As example of the other, I needed, well, "wanted"...none of this is "needed"... a "jump off" city for campaigns. Some place that was large enough to allow/have characters of whatever races and classes the players came up with make sense and be immediately congruent with internal consistency of the campaign setting. So, I made it a port city. Some place where all different goods, and the peoples that produced them, would be in and out of. A guild tower from the nearby wizard lands. A few various-sized temples of the realm's major religions/deities. Clearly, a well-organized thieves' guild with fingers in many pies (probably agents -if not an entire guild-hall/base- of an assassin's guild if that ever became needed for a plot). An established Guard/watch, plenty of bar brawls, plenty of merchants and nobles and aristocrats in need of bodyguards, scouts and riders for patrols beyond the walls.
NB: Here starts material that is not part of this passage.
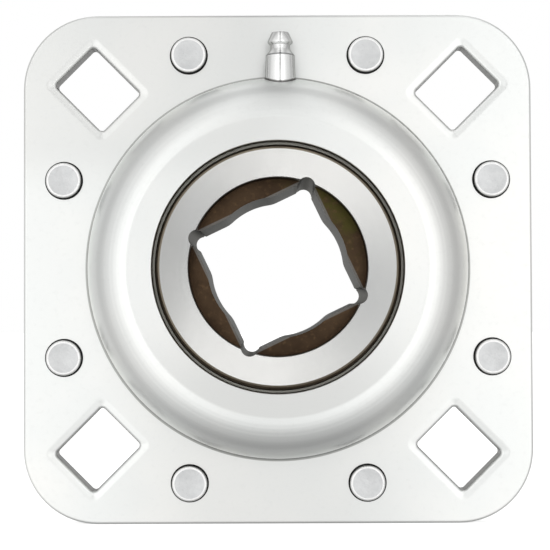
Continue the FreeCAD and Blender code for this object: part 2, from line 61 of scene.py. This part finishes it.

So loads of places for warrior types to come from. Removed enough from other population centers that the more "wild/rural" classes were easily explained as being from the city's surroundings/outside the walls, farmlands/food production of the region, or traveling from afar.

A central keep/castle because the city sits at the entrance to/watches over a large "bay" body of water that separates two distinct nations. Wharf/port side shanty towns, "uptown" shops and inns, a "Market Street" for most of your basic "beginning to middling play" goods and materials. Surrounding farming villages and hamlets. POOF! Moderately sized, reasonably secured, "city" region for player to be introduced to the setting.

So, "floating wizard's island/tower" led to "put a small city/large town in the surrounding vicinity." Find a place for it in the relevant realm/countryside, if such a specific detail is needed, as the case of "Towerton," it was. Otherwise, just pick somewhere that makes sense and plop it in. Thus the free-city/surrounding region of "Hawkview" came to be.

Alternatively, and maybe it's a bit selfish - as I find it the most fun part of "city[town/village/region]-making" - I start with a Population.

From Population, you then get to come up with the number of "classed" NPCs that would be "in town." And from there the fun begins. Does the settlement have a small shrine or grand temple? Multiple shrines/competing religions? Is there a guild -loose or organized? large or small? influential or a joke?- or fledgling "gang," local bandits or even a few unaffiliated individuals typically responsible for the local crime/thieving? A local mage or witch, maybe a skilled apothecary or "genial but a bit weird" shopkeeper who seems to know a little bit about a strange array of "oddities?" A mysterious potion-maker outside of town that only the truly desperate seek out? What is the size and general skill of the settlement's defenses? High level fighters? Trained and well-equipped cavaliers? A Middling-level "sergeant" or "sheriff" with a few low-level deputies? Is there a local lord who is more than just a rich/arrogant/cruel/beloved fop? A cult that the town's officials don't even know is there? Or DO?! Are there merchants? Dealing in what? What defenses/protections do they keep in service or have access to? How much traffic is coming and going through this settlement (thus how many inns and/or taverns would be necessary or reasonable for a settlement of this size?)?

From population comes the NPCs of particular interest. From there, a number of other factors of the community can come into focus.